▼
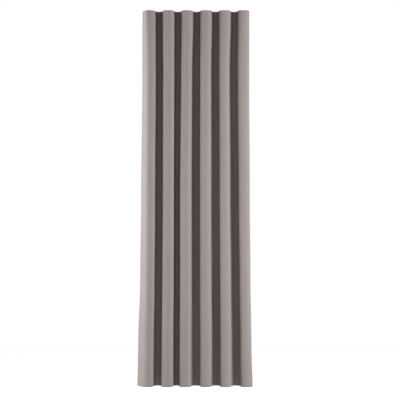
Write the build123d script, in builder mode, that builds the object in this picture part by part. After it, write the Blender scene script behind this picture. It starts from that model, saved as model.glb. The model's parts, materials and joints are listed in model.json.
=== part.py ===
"""Wave-headed room curtain panel, hung on a row of snap hooks.

Frame, in millimetres: +X runs along the track to the right as seen from the room, -Y faces the
room, +Y faces the window, +Z is up.  The origin is the middle of the hanging line, the straight
line through the eyes of all the hooks.

One cloth is carried by hooks at an even spacing, so it swings to the room side between one pair
of hooks and to the window side between the next pair.  The cloth is divided at every crest, where
it bends when the curtain is drawn, into upright strips.  Each strip runs from one crest to the
next and carries one hook half way.
"""

import os
from math import cos, radians, sin

from build123d import *

# ---- driving dimensions -------------------------------------------------------------------
HOOK_SPACING = 60.0          # along the track, set by the spacer cord of the gliders
HOOK_COUNT = 12
FOLD_DEPTH = 80.0            # front crest to back crest, middle of the cloth
DROP = 2400.0                # top edge to bottom edge of the cloth
TOP_ABOVE_EYES = 15.0        # the heading stands above the hook eyes and hides the gliders

CLOTH_THICK = 1.5            # with its coating, as the solids carry it
FRONT_LOBE_WIDTH = 75.0      # outside the walls of a fold that faces the room
FRONT_RADIUS = 27.0
BACK_RADIUS = 21.0
CREST_GAP = 3.0              # left open between two strips where the cloth bends

TAPE_WIDTH = 75.0            # woven heading tape, sewn on the back
TAPE_BELOW_TOP = 5.0
TAPE_THICK = 1.0
TAPE_GAP = 4.0               # between two lengths of tape or hem across a crest

BOTTOM_HEM = 80.0            # turned up on the back
BOTTOM_HEM_THICK = 1.5
SIDE_HEM = 25.0              # turned in along both side edges
SIDE_HEM_THICK = 1.0
HEM_CLEARANCE = 2.0          # between the side hem and the tape or the bottom hem

KNEE = -1700.0               # above this height the two outer folds spread a little, below it more
LEFT_SPREAD = (20.0, 38.0)   # of the left edge, at the knee and at the bottom
RIGHT_SPREAD = (7.0, 20.0)

EYE_RADIUS = 2.0             # bore of a hook's eye, for a glider pin
EYE_WALL = 2.2
EYE_WIDTH = 4.0              # along Y
EYE_MOUTH = 60.0             # degrees of the ring left open, so that it snaps over the pin
MOUTH_ANGLE = 225.0          # towards the hollow of the fold and down
STEM_INNER = 2.4             # from the eye's centre towards the cloth
STEM_OUTER = 4.1
STEM_LENGTH = 34.0
STEM_WIDTH = 2.6             # along Y
TONGUE_INNER = 0.3
TONGUE_OUTER = 1.6
TONGUE_LENGTH = 22.0

WEIGHT_RADIUS = 11.0
WEIGHT_THICK = 2.4
WEIGHT_ABOVE_EDGE = 24.0
LABEL_WIDTH = 20.0
LABEL_HEIGHT = 45.0
LABEL_THICK = 0.4
LABEL_ABOVE_EDGE = 180.0

# ---- worked out from them -----------------------------------------------------------------
TOP = TOP_ABOVE_EYES
BOTTOM = TOP - DROP
CREST = FOLD_DEPTH / 2
HALF_CLOTH = CLOTH_THICK / 2
WALL_X = FRONT_LOBE_WIDTH / 2 - HALF_CLOTH      # middle of a fold's wall, from its front crest
FRONT_CORNER_X = WALL_X - FRONT_RADIUS
FRONT_CORNER_Y = -CREST + FRONT_RADIUS
BACK_CORNER_X = WALL_X + BACK_RADIUS
BACK_CORNER_Y = CREST - BACK_RADIUS
STRIP_COUNT = HOOK_COUNT
LAST = STRIP_COUNT - 1
TAPE_TOP = TOP - TAPE_BELOW_TOP
TAPE_BOTTOM = TAPE_TOP - TAPE_WIDTH
HEM_TOP = BOTTOM + BOTTOM_HEM


def hook_x(index):
    """Place of a hook's eye on the hanging line, counted from the left."""
    return HOOK_SPACING * (index - (HOOK_COUNT - 1) / 2)


def side_of(index):
    """+1 where the strip lies right of its front crest, -1 where it lies left."""
    return 1 if index % 2 else -1


def front_crest_x(index):
    """The front crest that the strip ends at."""
    return hook_x(index) - side_of(index) * HOOK_SPACING / 2


def spread(index, height):
    """How far the outer wall of an end strip has moved out at a height."""
    at_knee, at_bottom = {0: LEFT_SPREAD, LAST: RIGHT_SPREAD}.get(index, (0.0, 0.0))
    if height > KNEE:
        return at_knee * (TOP - height) / (TOP - KNEE)
    return at_knee + (at_bottom - at_knee) * (KNEE - height) / (KNEE - BOTTOM)


def levels(index, low, high):
    """Heights of the sections that a strip's piece is lofted through."""
    bends = index in (0, LAST) and low < KNEE < high
    return [high, KNEE, low] if bends else [high, low]


def strip_plane(index, height):
    """Section plane whose own X runs from the front crest towards the strip's wall."""
    side = side_of(index)
    return Plane(origin=(front_crest_x(index), 0, height), x_dir=(side, 0, 0), z_dir=(0, 0, side))


def strip_line(offset, gap, widen, to_back_crest):
    """Draw the strip's path, moved towards the room by offset, and return its two ends."""
    start = (gap / 2, -CREST - offset)
    corner_x = FRONT_CORNER_X + widen
    wall_x = WALL_X + widen + offset
    Line(start, (corner_x, -CREST - offset))
    CenterArc((corner_x, FRONT_CORNER_Y), FRONT_RADIUS + offset, -90, 90)
    Line((wall_x, FRONT_CORNER_Y), (wall_x, BACK_CORNER_Y))
    if not to_back_crest:
        return start, (wall_x, BACK_CORNER_Y)
    end = (HOOK_SPACING - gap / 2, CREST - offset)
    CenterArc((BACK_CORNER_X, BACK_CORNER_Y), BACK_RADIUS - offset, 180, -90)
    Line((BACK_CORNER_X, CREST - offset), end)
    return start, end


def band_section(index, height, inner, outer, gap):
    """Draw the outline between two offsets of the strip's path and fill it."""
    to_back_crest = index not in (0, LAST)
    widen = spread(index, height)
    with BuildSketch(strip_plane(index, height)) as section:
        with BuildLine():
            start_a, end_a = strip_line(inner, gap, widen, to_back_crest)
            start_b, end_b = strip_line(outer, gap, widen, to_back_crest)
            Line(start_a, start_b)
            Line(end_a, end_b)
        make_face()
    return section.sketch


def panel_cuts(index):
    """Upright planes that divide a strip into panels: across both rounds and at the wall's ends."""
    side = side_of(index)
    crest_x = front_crest_x(index)
    across_front = Plane((crest_x + side * FRONT_CORNER_X, FRONT_CORNER_Y, 0), z_dir=(side, 1, 0))
    wall_start = Plane((crest_x, FRONT_CORNER_Y, 0), z_dir=(0, 1, 0))
    wall_end = Plane((crest_x, BACK_CORNER_Y, 0), z_dir=(0, 1, 0))
    across_back = Plane((crest_x + side * BACK_CORNER_X, BACK_CORNER_Y, 0), z_dir=(side, 1, 0))
    at_an_edge = index in (0, LAST)
    return [across_front, wall_start] + ([] if at_an_edge else [wall_end, across_back])


def wall_patch(index, height, inner, outer, y_low, y_high):
    """A flat stretch lying on the straight wall of a strip."""
    middle_x = WALL_X + spread(index, height) + (inner + outer) / 2
    with BuildSketch(strip_plane(index, height)) as section:
        with Locations((middle_x, (y_low + y_high) / 2)):
            Rectangle(outer - inner, y_high - y_low)
    return section.sketch


def write(piece, name):
    piece.part.label = name
    export_step(piece.part, f"parts/{name}.step")


os.makedirs("parts", exist_ok=True)

# ---- cloth strips, from the left edge to the right edge -------------------------------------
# Each is divided into flat and gently curved panels that touch edge to edge, so that the hollow
# of a fold stays open to whatever meets the cloth.
for index in range(STRIP_COUNT):
    sections = [
        band_section(index, height, -HALF_CLOTH, HALF_CLOTH, CREST_GAP)
        for height in levels(index, BOTTOM, TOP)
    ]
    with BuildPart() as cloth_strip:
        loft(sections=sections, ruled=True)
        for cut in panel_cuts(index):
            split(bisect_by=cut, keep=Keep.BOTH)
    write(cloth_strip, f"cloth_strip_{index + 1:02d}")

# ---- heading tape, sewn on the back below the top edge ---------------------------------------
for index in range(STRIP_COUNT):
    inner = -HALF_CLOTH - TAPE_THICK
    sections = [
        band_section(index, height, inner, -HALF_CLOTH, TAPE_GAP)
        for height in levels(index, TAPE_BOTTOM, TAPE_TOP)
    ]
    with BuildPart() as heading_tape:
        loft(sections=sections, ruled=True)
    write(heading_tape, f"heading_tape_{index + 1:02d}")

# ---- turned-up bottom hem ---------------------------------------------------------------------
for index in range(STRIP_COUNT):
    inner = -HALF_CLOTH - BOTTOM_HEM_THICK
    sections = [
        band_section(index, height, inner, -HALF_CLOTH, TAPE_GAP)
        for height in levels(index, BOTTOM, HEM_TOP)
    ]
    with BuildPart() as bottom_hem:
        loft(sections=sections, ruled=True)
    write(bottom_hem, f"bottom_hem_{index + 1:02d}")

# ---- side hems, from the tape down to the bottom hem ------------------------------------------
for index, name in ((0, "side_hem_left"), (LAST, "side_hem_right")):
    inner = -HALF_CLOTH - SIDE_HEM_THICK
    low = HEM_TOP + HEM_CLEARANCE
    high = TAPE_BOTTOM - HEM_CLEARANCE
    sections = [
        wall_patch(index, height, inner, -HALF_CLOTH, BACK_CORNER_Y - SIDE_HEM, BACK_CORNER_Y)
        for height in levels(index, low, high)
    ]
    with BuildPart() as side_hem:
        loft(sections=sections, ruled=True)
    write(side_hem, name)

# ---- snap hooks --------------------------------------------------------------------------------
for index in range(HOOK_COUNT):
    side = side_of(index)
    face = Plane(origin=(hook_x(index), 0, 0), x_dir=(side, 0, 0), z_dir=(0, -side, 0))
    reach = 2 * (EYE_RADIUS + EYE_WALL)
    mouth = [
        (reach * cos(radians(MOUTH_ANGLE + turn)), reach * sin(radians(MOUTH_ANGLE + turn)))
        for turn in (-EYE_MOUTH / 2, EYE_MOUTH / 2)
    ]
    with BuildPart() as hook:
        with BuildSketch(face):
            Circle(EYE_RADIUS + EYE_WALL)
            Circle(EYE_RADIUS, mode=Mode.SUBTRACT)
            with BuildLine():
                Polyline((0, 0), mouth[0], mouth[1], close=True)
            make_face(mode=Mode.SUBTRACT)
        extrude(amount=EYE_WIDTH / 2, both=True)
        with BuildSketch(face):
            with Locations(((STEM_INNER + STEM_OUTER) / 2, -STEM_LENGTH / 2)):
                Rectangle(STEM_OUTER - STEM_INNER, STEM_LENGTH)
            tongue_top = -EYE_RADIUS - EYE_WALL / 2
            tongue_height = TONGUE_LENGTH + tongue_top
            with Locations(((TONGUE_INNER + TONGUE_OUTER) / 2, tongue_top - tongue_height / 2)):
                Rectangle(TONGUE_OUTER - TONGUE_INNER, tongue_height)
        extrude(amount=STEM_WIDTH / 2, both=True)
        tips = hook.edges().filter_by(Axis.Y).group_by(Axis.Z)[0]
        chamfer(tips, length=0.5)
    write(hook, f"hook_{index + 1:02d}")

# ---- covered weights sewn in the bottom corners -------------------------------------------------
for index, name in ((0, "corner_weight_left"), (LAST, "corner_weight_right")):
    side = side_of(index)
    height = BOTTOM + WEIGHT_ABOVE_EDGE
    hem_face = WALL_X + spread(index, height + WEIGHT_RADIUS) - HALF_CLOTH - BOTTOM_HEM_THICK
    centre_x = front_crest_x(index) + side * (hem_face - WEIGHT_THICK - 0.5)
    seat = Plane(
        origin=(centre_x, BACK_CORNER_Y - WEIGHT_RADIUS - 4.0, height),
        x_dir=(0, 1, 0),
        z_dir=(side, 0, 0),
    )
    with BuildPart() as corner_weight:
        with BuildSketch(seat):
            Circle(WEIGHT_RADIUS)
        extrude(amount=WEIGHT_THICK)
        fillet(corner_weight.edges().filter_by(GeomType.CIRCLE), radius=0.8)
    write(corner_weight, name)

# ---- blank care label on the right side hem -----------------------------------------------------
label_low = BOTTOM + LABEL_ABOVE_EDGE
label_inner = -HALF_CLOTH - SIDE_HEM_THICK - LABEL_THICK
label_sections = [
    wall_patch(
        LAST,
        height,
        label_inner,
        label_inner + LABEL_THICK,
        BACK_CORNER_Y - SIDE_HEM / 2 - LABEL_WIDTH / 2,
        BACK_CORNER_Y - SIDE_HEM / 2 + LABEL_WIDTH / 2,
    )
    for height in (label_low + LABEL_HEIGHT, label_low)
]
with BuildPart() as care_label:
    loft(sections=label_sections, ruled=True)
write(care_label, "care_label")
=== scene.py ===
import json
import math

import bpy
import numpy as np
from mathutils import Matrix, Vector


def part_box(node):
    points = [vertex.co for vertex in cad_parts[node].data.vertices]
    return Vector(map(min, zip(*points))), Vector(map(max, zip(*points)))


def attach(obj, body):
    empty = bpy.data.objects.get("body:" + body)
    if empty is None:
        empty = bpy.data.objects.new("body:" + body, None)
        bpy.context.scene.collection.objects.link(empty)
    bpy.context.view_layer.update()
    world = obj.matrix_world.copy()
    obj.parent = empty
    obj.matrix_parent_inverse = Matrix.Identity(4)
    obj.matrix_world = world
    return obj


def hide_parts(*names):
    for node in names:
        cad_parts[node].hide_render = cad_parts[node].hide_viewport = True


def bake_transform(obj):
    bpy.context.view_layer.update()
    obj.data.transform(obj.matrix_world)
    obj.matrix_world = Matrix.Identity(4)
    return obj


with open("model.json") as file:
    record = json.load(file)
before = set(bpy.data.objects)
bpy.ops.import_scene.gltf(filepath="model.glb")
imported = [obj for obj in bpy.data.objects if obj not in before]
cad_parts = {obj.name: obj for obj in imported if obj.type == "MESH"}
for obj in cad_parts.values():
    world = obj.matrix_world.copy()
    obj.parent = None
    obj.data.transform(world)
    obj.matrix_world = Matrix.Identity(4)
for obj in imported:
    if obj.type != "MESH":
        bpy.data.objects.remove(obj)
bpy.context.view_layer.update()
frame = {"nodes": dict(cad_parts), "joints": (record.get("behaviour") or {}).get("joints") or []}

# ---------------------------------------------------------------------------------------------
# FACE CLOTH
# One width of dense, matt, grey-taupe cloth, woven plain with slightly uneven yarns.  It is cut
# with the top turned over to the back and the bottom turned up 80 mm, and it stands in folds
# because its hooks are closer together than the cloth between them is wide.
# ---------------------------------------------------------------------------------------------
CLOTH_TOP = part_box("cloth_strip_02")[1].z
CLOTH_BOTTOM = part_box("cloth_strip_02")[0].z
HINGES = [j for j in frame["joints"] if j["name"].startswith("fold_")]
CREST_X = np.array([j["pos_m"][0] for j in HINGES])
CREST_Y = np.array([j["pos_m"][1] for j in HINGES])
CREST_COUNT = len(CREST_X)
HOOK_SPACING = CREST_X[1] - CREST_X[0]

CLOTH_THICK = 0.0008
TURN_DEPTH = 0.0016            # from the face to a turned layer behind it, middle to middle
TOP_TURN = 0.030               # turned over to the back, under the tape
BOTTOM_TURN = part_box("bottom_hem_02")[1].z - CLOTH_BOTTOM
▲
* Given exercise *
Set down, exactly as written, each line of the data from its opening line through the one containing "TOP_ABOVE_EYES = 15.0". Output nothing more.

* Exercise answer *
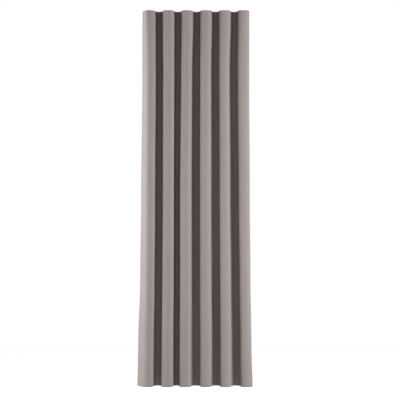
Write the build123d script, in builder mode, that builds the object in this picture part by part. After it, write the Blender scene script behind this picture. It starts from that model, saved as model.glb. The model's parts, materials and joints are listed in model.json.
=== part.py ===
"""Wave-headed room curtain panel, hung on a row of snap hooks.

Frame, in millimetres: +X runs along the track to the right as seen from the room, -Y faces the
room, +Y faces the window, +Z is up.  The origin is the middle of the hanging line, the straight
line through the eyes of all the hooks.

One cloth is carried by hooks at an even spacing, so it swings to the room side between one pair
of hooks and to the window side between the next pair.  The cloth is divided at every crest, where
it bends when the curtain is drawn, into upright strips.  Each strip runs from one crest to the
next and carries one hook half way.
"""

import os
from math import cos, radians, sin

from build123d import *

# ---- driving dimensions -------------------------------------------------------------------
HOOK_SPACING = 60.0          # along the track, set by the spacer cord of the gliders
HOOK_COUNT = 12
FOLD_DEPTH = 80.0            # front crest to back crest, middle of the cloth
DROP = 2400.0                # top edge to bottom edge of the cloth
TOP_ABOVE_EYES = 15.0        # the heading stands above the hook eyes and hides the gliders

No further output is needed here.